▸ Set problem: The data below is to be returned in full and exactly.

####

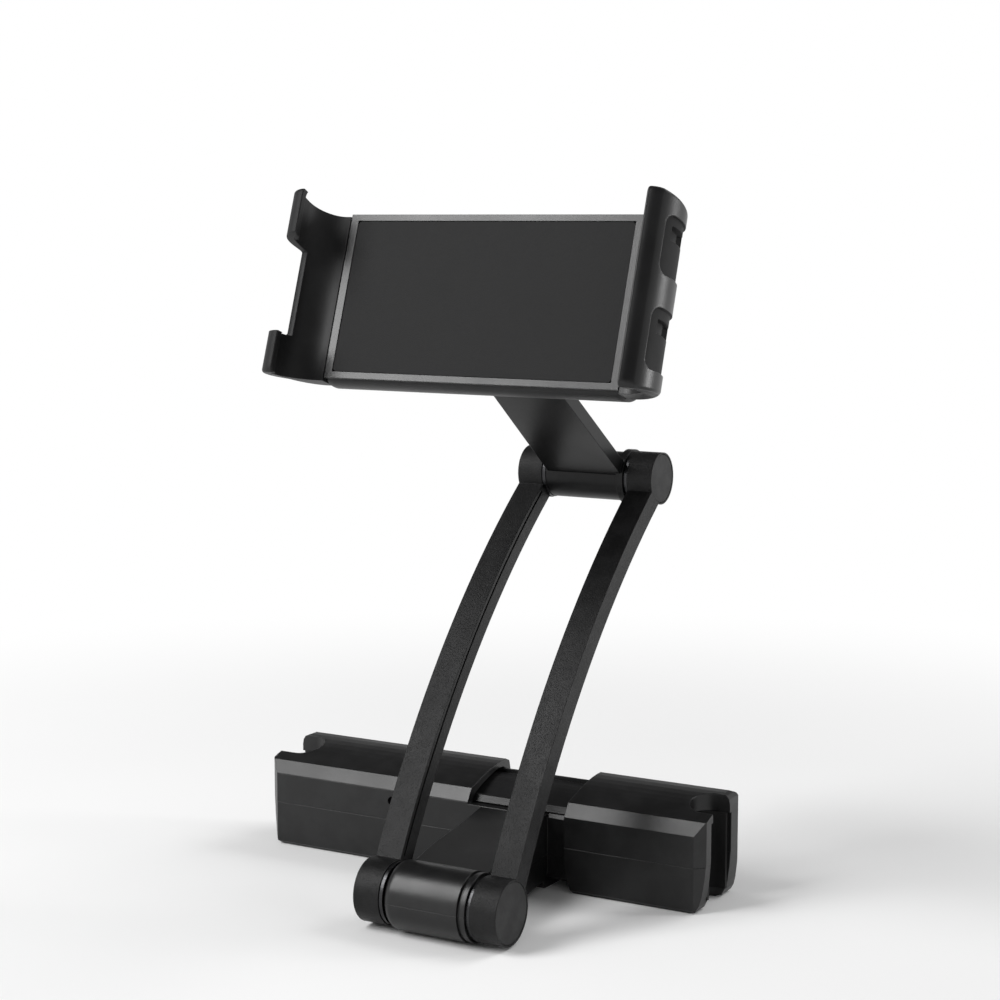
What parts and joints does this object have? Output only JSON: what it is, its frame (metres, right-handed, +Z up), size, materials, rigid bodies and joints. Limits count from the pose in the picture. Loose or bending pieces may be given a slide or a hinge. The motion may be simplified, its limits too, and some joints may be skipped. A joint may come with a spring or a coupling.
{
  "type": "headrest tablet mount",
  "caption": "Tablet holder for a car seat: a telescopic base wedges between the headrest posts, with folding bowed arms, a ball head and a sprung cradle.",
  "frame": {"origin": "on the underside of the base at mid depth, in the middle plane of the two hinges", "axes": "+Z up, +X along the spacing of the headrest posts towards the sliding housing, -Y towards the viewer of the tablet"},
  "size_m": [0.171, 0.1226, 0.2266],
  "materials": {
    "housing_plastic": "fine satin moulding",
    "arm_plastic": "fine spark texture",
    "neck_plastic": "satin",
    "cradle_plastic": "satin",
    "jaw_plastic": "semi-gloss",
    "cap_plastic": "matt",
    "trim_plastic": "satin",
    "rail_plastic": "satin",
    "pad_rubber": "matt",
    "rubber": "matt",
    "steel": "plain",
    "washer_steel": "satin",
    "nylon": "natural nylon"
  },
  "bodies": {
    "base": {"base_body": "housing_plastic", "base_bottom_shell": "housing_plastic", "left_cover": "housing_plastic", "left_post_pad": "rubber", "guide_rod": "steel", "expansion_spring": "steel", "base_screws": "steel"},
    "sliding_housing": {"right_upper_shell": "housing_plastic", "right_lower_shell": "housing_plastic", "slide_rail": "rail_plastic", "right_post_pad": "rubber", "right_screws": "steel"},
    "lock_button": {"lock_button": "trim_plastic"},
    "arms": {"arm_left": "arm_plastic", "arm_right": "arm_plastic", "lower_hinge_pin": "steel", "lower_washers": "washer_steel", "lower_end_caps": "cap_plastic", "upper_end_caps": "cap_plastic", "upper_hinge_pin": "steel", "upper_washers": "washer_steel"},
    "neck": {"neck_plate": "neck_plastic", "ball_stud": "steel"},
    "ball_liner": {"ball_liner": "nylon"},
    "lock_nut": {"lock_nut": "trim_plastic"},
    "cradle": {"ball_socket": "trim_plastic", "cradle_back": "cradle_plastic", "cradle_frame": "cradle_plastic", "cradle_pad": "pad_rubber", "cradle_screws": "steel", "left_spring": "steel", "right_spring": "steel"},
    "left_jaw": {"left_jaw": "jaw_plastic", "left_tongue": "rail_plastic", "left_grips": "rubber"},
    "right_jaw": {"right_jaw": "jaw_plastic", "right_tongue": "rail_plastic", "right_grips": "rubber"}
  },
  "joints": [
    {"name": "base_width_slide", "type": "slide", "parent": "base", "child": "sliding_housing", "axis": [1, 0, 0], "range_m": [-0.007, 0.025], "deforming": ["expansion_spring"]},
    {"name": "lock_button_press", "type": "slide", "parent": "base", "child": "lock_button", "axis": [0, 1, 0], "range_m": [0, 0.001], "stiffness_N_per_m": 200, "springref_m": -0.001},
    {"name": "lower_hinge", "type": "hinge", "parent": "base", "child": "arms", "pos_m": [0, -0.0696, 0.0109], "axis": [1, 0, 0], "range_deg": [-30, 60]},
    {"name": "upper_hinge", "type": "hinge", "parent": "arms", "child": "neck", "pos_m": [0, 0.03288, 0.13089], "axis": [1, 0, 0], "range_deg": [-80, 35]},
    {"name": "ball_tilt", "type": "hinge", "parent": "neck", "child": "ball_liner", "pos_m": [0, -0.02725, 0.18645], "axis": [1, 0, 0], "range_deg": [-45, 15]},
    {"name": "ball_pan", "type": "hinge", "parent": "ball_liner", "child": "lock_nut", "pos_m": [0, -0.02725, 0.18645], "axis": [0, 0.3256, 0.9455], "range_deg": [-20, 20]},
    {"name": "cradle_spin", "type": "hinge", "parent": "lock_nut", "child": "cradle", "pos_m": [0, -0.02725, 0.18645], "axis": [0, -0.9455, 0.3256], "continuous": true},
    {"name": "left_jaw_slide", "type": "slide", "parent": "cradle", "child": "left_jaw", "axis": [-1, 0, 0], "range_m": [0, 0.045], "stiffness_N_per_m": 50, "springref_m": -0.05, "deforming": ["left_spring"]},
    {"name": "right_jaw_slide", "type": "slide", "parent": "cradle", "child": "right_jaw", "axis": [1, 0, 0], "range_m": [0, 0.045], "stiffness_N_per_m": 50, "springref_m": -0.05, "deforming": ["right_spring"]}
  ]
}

####

▸ Final result:
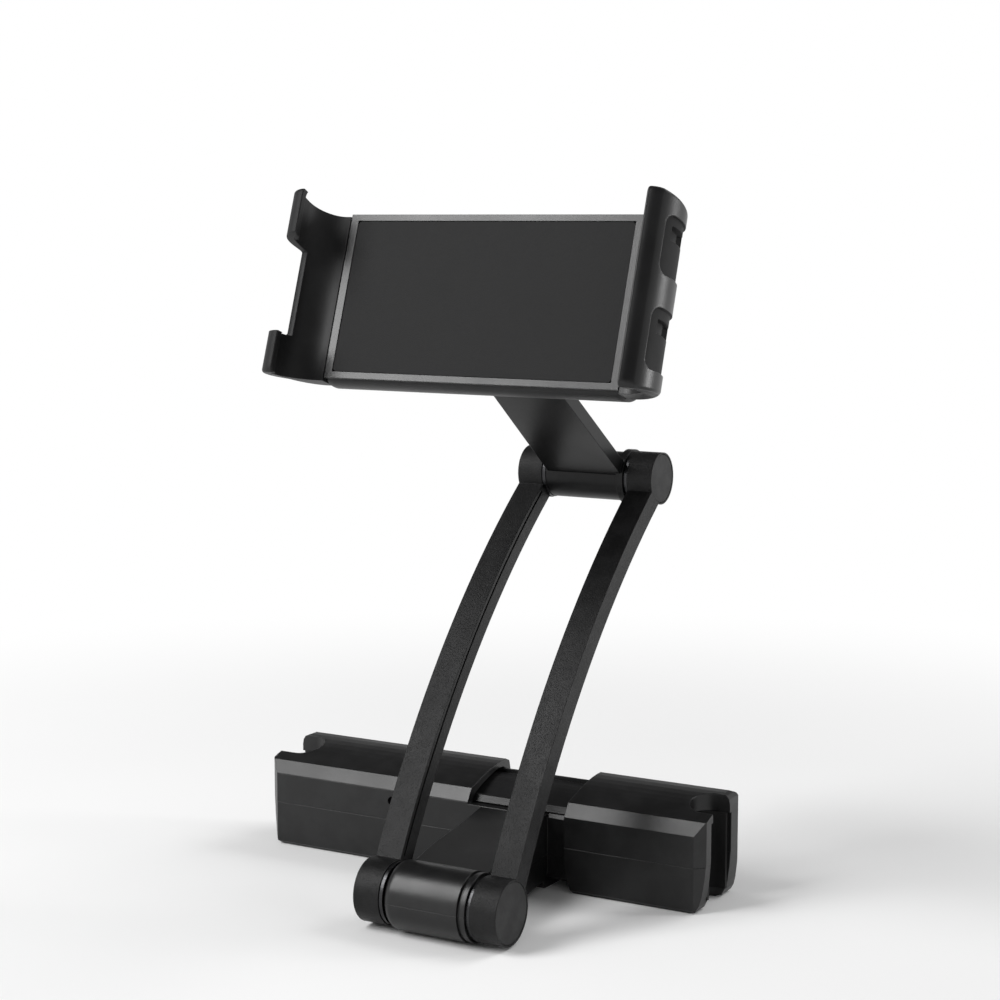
What parts and joints does this object have? Output only JSON: what it is, its frame (metres, right-handed, +Z up), size, materials, rigid bodies and joints. Limits count from the pose in the picture. Loose or bending pieces may be given a slide or a hinge. The motion may be simplified, its limits too, and some joints may be skipped. A joint may come with a spring or a coupling.
{
  "type": "headrest tablet mount",
  "caption": "Tablet holder for a car seat: a telescopic base wedges between the headrest posts, with folding bowed arms, a ball head and a sprung cradle.",
  "frame": {"origin": "on the underside of the base at mid depth, in the middle plane of the two hinges", "axes": "+Z up, +X along the spacing of the headrest posts towards the sliding housing, -Y towards the viewer of the tablet"},
  "size_m": [0.171, 0.1226, 0.2266],
  "materials": {
    "housing_plastic": "fine satin moulding",
    "arm_plastic": "fine spark texture",
    "neck_plastic": "satin",
    "cradle_plastic": "satin",
    "jaw_plastic": "semi-gloss",
    "cap_plastic": "matt",
    "trim_plastic": "satin",
    "rail_plastic": "satin",
    "pad_rubber": "matt",
    "rubber": "matt",
    "steel": "plain",
    "washer_steel": "satin",
    "nylon": "natural nylon"
  },
  "bodies": {
    "base": {"base_body": "housing_plastic", "base_bottom_shell": "housing_plastic", "left_cover": "housing_plastic", "left_post_pad": "rubber", "guide_rod": "steel", "expansion_spring": "steel", "base_screws": "steel"},
    "sliding_housing": {"right_upper_shell": "housing_plastic", "right_lower_shell": "housing_plastic", "slide_rail": "rail_plastic", "right_post_pad": "rubber", "right_screws": "steel"},
    "lock_button": {"lock_button": "trim_plastic"},
    "arms": {"arm_left": "arm_plastic", "arm_right": "arm_plastic", "lower_hinge_pin": "steel", "lower_washers": "washer_steel", "lower_end_caps": "cap_plastic", "upper_end_caps": "cap_plastic", "upper_hinge_pin": "steel", "upper_washers": "washer_steel"},
    "neck": {"neck_plate": "neck_plastic", "ball_stud": "steel"},
    "ball_liner": {"ball_liner": "nylon"},
    "lock_nut": {"lock_nut": "trim_plastic"},
    "cradle": {"ball_socket": "trim_plastic", "cradle_back": "cradle_plastic", "cradle_frame": "cradle_plastic", "cradle_pad": "pad_rubber", "cradle_screws": "steel", "left_spring": "steel", "right_spring": "steel"},
    "left_jaw": {"left_jaw": "jaw_plastic", "left_tongue": "rail_plastic", "left_grips": "rubber"},
    "right_jaw": {"right_jaw": "jaw_plastic", "right_tongue": "rail_plastic", "right_grips": "rubber"}
  },
  "joints": [
    {"name": "base_width_slide", "type": "slide", "parent": "base", "child": "sliding_housing", "axis": [1, 0, 0], "range_m": [-0.007, 0.025], "deforming": ["expansion_spring"]},
    {"name": "lock_button_press", "type": "slide", "parent": "base", "child": "lock_button", "axis": [0, 1, 0], "range_m": [0, 0.001], "stiffness_N_per_m": 200, "springref_m": -0.001},
    {"name": "lower_hinge", "type": "hinge", "parent": "base", "child": "arms", "pos_m": [0, -0.0696, 0.0109], "axis": [1, 0, 0], "range_deg": [-30, 60]},
    {"name": "upper_hinge", "type": "hinge", "parent": "arms", "child": "neck", "pos_m": [0, 0.03288, 0.13089], "axis": [1, 0, 0], "range_deg": [-80, 35]},
    {"name": "ball_tilt", "type": "hinge", "parent": "neck", "child": "ball_liner", "pos_m": [0, -0.02725, 0.18645], "axis": [1, 0, 0], "range_deg": [-45, 15]},
    {"name": "ball_pan", "type": "hinge", "parent": "ball_liner", "child": "lock_nut", "pos_m": [0, -0.02725, 0.18645], "axis": [0, 0.3256, 0.9455], "range_deg": [-20, 20]},
    {"name": "cradle_spin", "type": "hinge", "parent": "lock_nut", "child": "cradle", "pos_m": [0, -0.02725, 0.18645], "axis": [0, -0.9455, 0.3256], "continuous": true},
    {"name": "left_jaw_slide", "type": "slide", "parent": "cradle", "child": "left_jaw", "axis": [-1, 0, 0], "range_m": [0, 0.045], "stiffness_N_per_m": 50, "springref_m": -0.05, "deforming": ["left_spring"]},
    {"name": "right_jaw_slide", "type": "slide", "parent": "cradle", "child": "right_jaw", "axis": [1, 0, 0], "range_m": [0, 0.045], "stiffness_N_per_m": 50, "springref_m": -0.05, "deforming": ["right_spring"]}
  ]
}